With news of Julian Edelman’s ACL tear, the response from Packer fans is something like “Remember when we lost Jordy? Let’s see how New England likes it!” The predictable response from Boston is “Wull Brady’s da GOAT, so everything’ll be wicked fine!”
But this isn’t the same, it’s not even close.
For starters, Julian Edelman is no Jordy Nelson – different planets – that should be the end right there.
Last year, Julian Edelman had 1,106 yards (a career high) and 3 touchdowns (not far off his career high of 7). In 2014, the year before tearing his ACL, Jordy had 1,519 yards and 13 touchdowns (OVer half of the 24 Edelman has in his 8 year career). That’s a big discrepancy. It’s even bigger when you consider that in both years, each receiver had exactly 98 catches.
That means Edelman was a possession guy, a check-down safety blanket, and Jordy was a big play stud (which we already knew).
But it’s not, there’s more. A lot more.
The Patriots have this guy called Rob Gronkowski who also catches passes for them. Maybe you’ve heard of him, he’s a lovable goofball who, when not creating humorous hijinks (or being an idiot, depending on your perspective), is running around the football field as the most dominant tight end in the game.
The Patriots also recently traded a first round pick for former first round pick Brandin Cooks. Cooks had 1,138 and 1,173 yards the last two years with 8 TDs last year and 9 the year before. All of those numbers are better than Edelman ever had in any year of his career.

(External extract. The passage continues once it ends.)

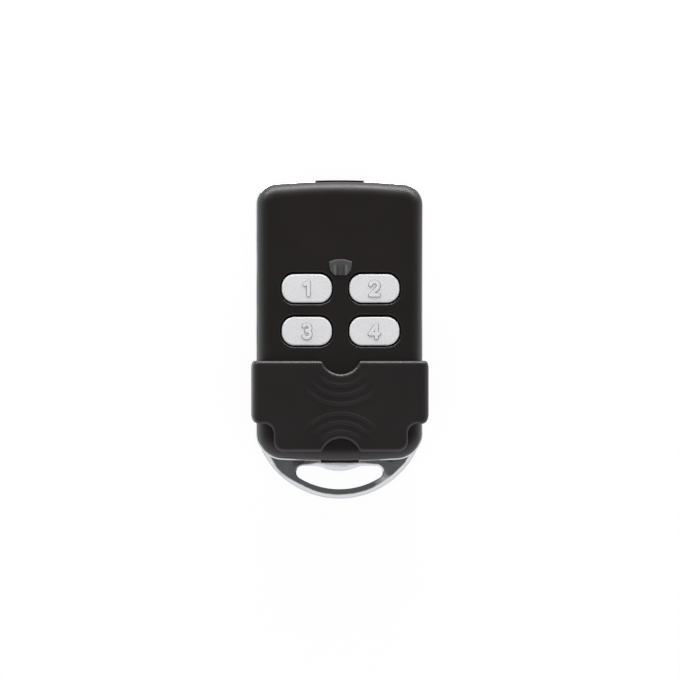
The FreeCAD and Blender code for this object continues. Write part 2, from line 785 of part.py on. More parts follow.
def cover_outline():
    """The cover seen from the front: ears, shoulders, a tongue and a notch at each end."""
    low_z = 0
    high_z = cover_z + margin
    tongue = case_half_width_bottom - cover_tongue_inset
    ears = box(-cover_half_width, cover_half_width, cover_ear_bottom_y, cover_top_y, low_z, high_z)
    tail = box(-tongue, tongue, cover_bottom_y, cover_top_y, low_z, high_z)
    plan = one_solid(ears.fuse(tail).removeSplitter())
    plan = plan.makeFillet(cover_ear_top_radius, upright_edges(
        plan, lambda x, y: abs(y - cover_top_y) < tiny))
    plan = plan.makeFillet(cover_ear_bottom_radius, upright_edges(
        plan, lambda x, y: abs(x) > tongue + tiny and abs(y - cover_ear_bottom_y) < tiny))
    plan = plan.makeFillet(cover_shoulder_radius, upright_edges(
        plan, lambda x, y: abs(abs(x) - tongue) < tiny and abs(y - cover_ear_bottom_y) < tiny))
    plan = plan.makeFillet(cover_tongue_radius, upright_edges(
        plan, lambda x, y: abs(abs(x) - tongue) < tiny and abs(y - cover_bottom_y) < tiny))
    notches = [cylinder(0, centre_y, 2 * cover_notch_radius, low_z - margin, high_z + margin)
               for centre_y in notch_centres]
    return one_solid(plan.cut(notches))


def grip_ridges():
    """Fine arcs about each notch, raised on the cover's panel for the thumb."""
    ridges = []
    height = grip_height + cover_edge_rounding
    for centre_y, facing in zip(notch_centres, (-90, 90)):
        foot = vec(0, centre_y, cover_z - cover_edge_rounding)
        for index in range(grip_count):
            radius = grip_first_radius + index * grip_pitch
            outer, inner = [
                Part.makeCylinder(radius + half, height, foot, vec(0, 0, 1), 2 * grip_half_angle)
                for half in (grip_width / 2, -grip_width / 2)
            ]
            ridge = outer.cut(inner)
            ridge.rotate(foot, vec(0, 0, 1), facing - grip_half_angle)
            ridges.append(ridge)
    return ridges


def make_cover():
    """Sliding cover: a panel over the face, a wall down each side and a lip in each groove."""
    long_low_y = cover_bottom_y - margin
    long_high_y = cover_top_y + margin
    block = box(-cover_half_width, cover_half_width, long_low_y, long_high_y, cover_lip_height, cover_z)
    long_top = level_edges(block, cover_z, lambda p: abs(p.x) > cover_inner_half_width)
    block = block.makeFillet(cover_side_rounding, long_top)
    lip_top_z = cover_lip_height + cover_lip_thickness
    inside = box(-cover_inner_half_width, cover_inner_half_width, long_low_y - margin, long_high_y + margin,
                 lip_top_z, cover_inner_z)
    inner_top = level_edges(inside, cover_inner_z, lambda p: abs(p.x) > cover_inner_half_width - tiny)
    inside = inside.makeFillet(cover_side_wall, inner_top)
    lip_end = cover_inner_half_width - cover_lip_reach
    between = box(-lip_end, lip_end, long_low_y - margin, long_high_y + margin,
                  cover_lip_height - margin, lip_top_z + margin)
    cover = block.cut([inside, between]).common(cover_outline())
    cover = one_solid(cover)
    rim = level_edges(cover, cover_z, lambda p: abs(p.x) < cover_half_width - cover_side_rounding - tiny)
    cover = cover.makeFillet(cover_edge_rounding, rim)
    return one_solid(fuse_all(cover, grip_ridges()))


def build():
    """Every sub-part by its name."""
    parts = {
        "front_shell": make_front_shell(),
        "back_shell": make_back_shell(),
        "chrome_frame": make_chrome_frame(),
        "slide_cover": make_cover(),
        "circuit_board": make_board(),
        "led_lens": make_lens(),
        "indicator_led": make_led(),
        "encoder_chip": make_chip(),
        "saw_resonator": make_resonator(),
        "rf_transistor": make_transistor(),
        "chip_resistors": make_passives(resistor_count, resistor_first_x, passive_pitch),
        "chip_capacitors": make_passives(capacitor_count, capacitor_first_x, passive_pitch),
        "antenna_loop": make_antenna(),
        "battery": make_battery(),
        "battery_contact_positive": make_contact(1),
        "battery_contact_negative": make_contact(-1),
        "case_screws": make_screws(),
    }
    for number, (x, y) in enumerate(button_places, start=1):
        parts[f"button_{number}"] = make_button(x, y)
        parts[f"switch_{number}"] = make_switch(x, y)
        parts[f"switch_plunger_{number}"] = make_plunger(x, y)
    return parts


os.makedirs("parts", exist_ok=True)
for name, shape in build().items():
    shape.exportStep(f"parts/{name}.step")
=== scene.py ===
import math
from functools import partial

import bmesh
import bpy
import numpy as np
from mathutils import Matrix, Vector
from mathutils.geometry import delaunay_2d_cdt


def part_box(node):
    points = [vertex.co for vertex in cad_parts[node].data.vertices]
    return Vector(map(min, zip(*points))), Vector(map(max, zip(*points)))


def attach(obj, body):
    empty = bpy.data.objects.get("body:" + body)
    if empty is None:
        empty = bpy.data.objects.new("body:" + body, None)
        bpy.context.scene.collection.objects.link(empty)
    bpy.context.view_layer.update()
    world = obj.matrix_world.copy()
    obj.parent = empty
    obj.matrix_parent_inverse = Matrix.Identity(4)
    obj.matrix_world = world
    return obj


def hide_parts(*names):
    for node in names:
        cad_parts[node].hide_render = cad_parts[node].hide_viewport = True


# The looks of a gate remote control: two black shells clamp a plated rim with a key loop,
# four silver buttons stand in the face, and a black cover slides up over them.
# +Z points out of the face and +Y away from the key loop. Lengths are in metres.

bl_info = {
    "name": "Gate remote control",
    "version": (1, 0, 0),
    "blender": (4, 5, 0),
    "location": "3D View > Sidebar > Gate remote",
    "description": "Makes the looks of a gate remote control round its packed frame",
    "category": "Object",
}

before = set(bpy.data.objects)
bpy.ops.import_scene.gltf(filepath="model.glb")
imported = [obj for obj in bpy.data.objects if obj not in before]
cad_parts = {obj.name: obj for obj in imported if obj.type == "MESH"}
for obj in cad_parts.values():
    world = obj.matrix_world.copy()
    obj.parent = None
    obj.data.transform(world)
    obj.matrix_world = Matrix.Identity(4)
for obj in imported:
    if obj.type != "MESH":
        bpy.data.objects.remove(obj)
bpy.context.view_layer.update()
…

You know who the Packers best receiver was after Jordy went down? James Jones. The same James Jones that was on the Giants when Jordy went down. Jones asked the Giants, who usually end up facing the Packers in the playoffs, for his release so he could go play for their rivals.
The Giants shrugged their shoulders and said “sure.” That should tell you what they thought of him. Just a few months earlier, the Raiders had cut him.
This was not a man in demand.
Davante Adams had a huge sophomore slump that year and people were calling for him to be cut. Randall Cobb had his own injury issues that reduced him to a shell of himself.
But Rodgers manufactured a 6-0 start with that ramshackle bunch, an amazing hardcount, and his other-worldly talent. Sure things got tough in the middle, but when your top receiver goes down and you don’t still have an all-pro to throw to like Brady does, things get tough.
The Packers made the playoffs though, and beat the hot Redskins on their home turf even after Washington jumped out to an early lead. The division playoff was just as exciting.
Receivers were dropping like Dez Bryant at Green Bay in the playoffs! By the time regulation ended, Rodgers was down to James Jones (who was cut twice in the offseason) and Jared Abbrederis (who was cut the following season). That’s it. That’s aaaaall the receivers that were left. And his tight ends? Richard Rodgers and Justin Perillo. That was all he had to throw to and he got his team within overtime of going to the conference championship. They wouldn’t have needed overtime if Sam Shields could catch balls that hit him in both hands in stride.
I won’t even go into the difference between the defenses.
Tom Brady is the luckiest quarterback in the history of the NFL. The loss of Edelman will not test him anywhere near how the loss of Jordy tested Rodgers.
So when the Patriots have a good season (racking up a 6-0 division record, for sure), let’s cool it on the Great Brady talk.